In April, General Motors Co said it would launch 10 electric and gasoline-electric hybrid vehicles in China by 2020.Last month, GM introduced the two-seat E100 comes from GM's Chinese joint-venture brand, Baojun, and costs around $5,300. It has a range of 96 miles per charge and a top speed of 62 mph.

Ford Motor Company said last month that it was exploring a joint venture with electric car maker Anhui Zotye Automobile Co to build a new brand under which the electric vehicles will be sold. Both firms will hold a 50-50 stake in the JV, it said

Other auto producers like Tesla Inc, Volkswagen AG, Honda and Nissan Motor Co also have announced aggressive plans to make and sell electric vehicles in China.

Among domestic manufacturers, Warren Buffett-backed BYD led in sales in the first seven months of this year, delivering 46,855 electric and plug-in hybrid vehicles, according to the China Passenger Car Association.

"Chinese authorities are looking to fast track new energy vehicle (NEV) sales, but despite subsidies the growth in volume in the NEV segment amounts to just around 1.8 percent of the total vehicle market in China so far this year. The authorities are beginning to look for tougher and more stringent ways to strengthen the NEV segment," wrote Namrita Chow, principal automotive analyst of IHS Markit in an email.
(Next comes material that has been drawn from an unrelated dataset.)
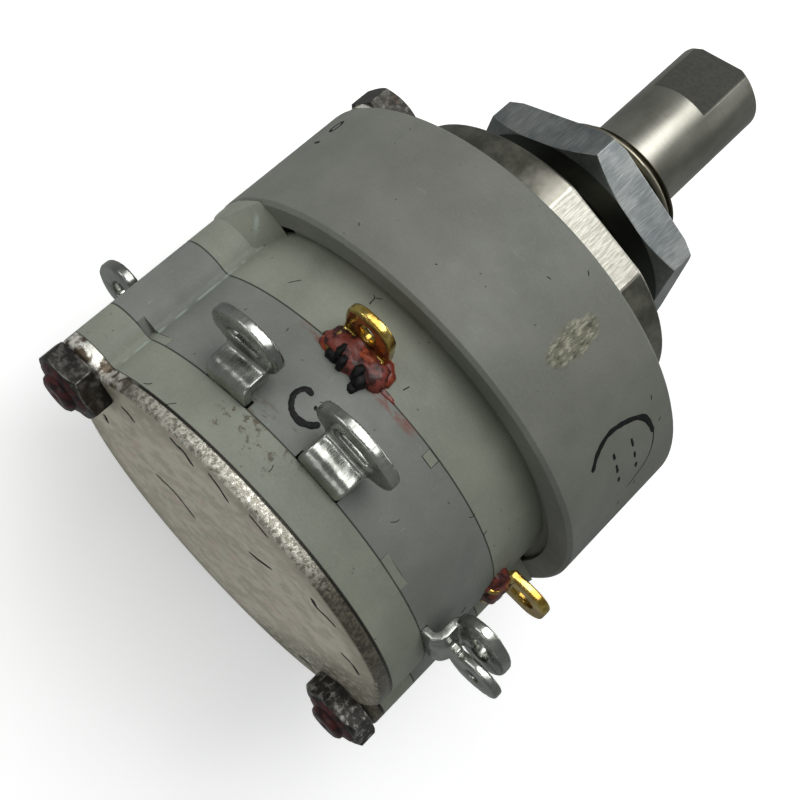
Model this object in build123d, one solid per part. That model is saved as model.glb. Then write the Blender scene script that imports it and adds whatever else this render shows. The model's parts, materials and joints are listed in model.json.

Noting the lack of a specific timetable for the elimination of fossil-fuel powered vehicles, Chow said "at this point in time it is just rhetoric regarding the complete ban of (internal combustion engine) vehicles in China, there is no time line and no policy implying this is at all imminent."

Arthur Wheaton, an automotive expert with Cornell University's School of Industrial and Labor Relations, said that because Chinese auto market is the largest in the world, all global auto companies will make an attempt to meet whatever policies are in place to continue in the market.

"The policy of outlawing all internal combustion engines for sale in China would be extremely challenging," he said in an email.

SAIC, BAIC, Geely, Changan are among the Chinese auto companies that could capitalize if the ban is implemented said Wheaton.

Those companies and others have significant partnerships withglobal manufacturers and their joint-ventures would be crucial to ramping up capacity to meet the needs, he added.

Still Wheaton doesn't anticipate a ban happening anytime soon.

"I am pessimistic this policy will be implemented fully for decades. I think the phasing in of increasing (the) number of electric vehicles is more likely and the slower pace would help Chinese auto makers build expertise to meet the demand gradually with help from their joint-venture partners," said Wheaton.

France and Britain announced in July they will stop sales of petrol and diesel automobiles by 2040 as part of efforts to reduce pollution and carbon emissions that contribute to global warming.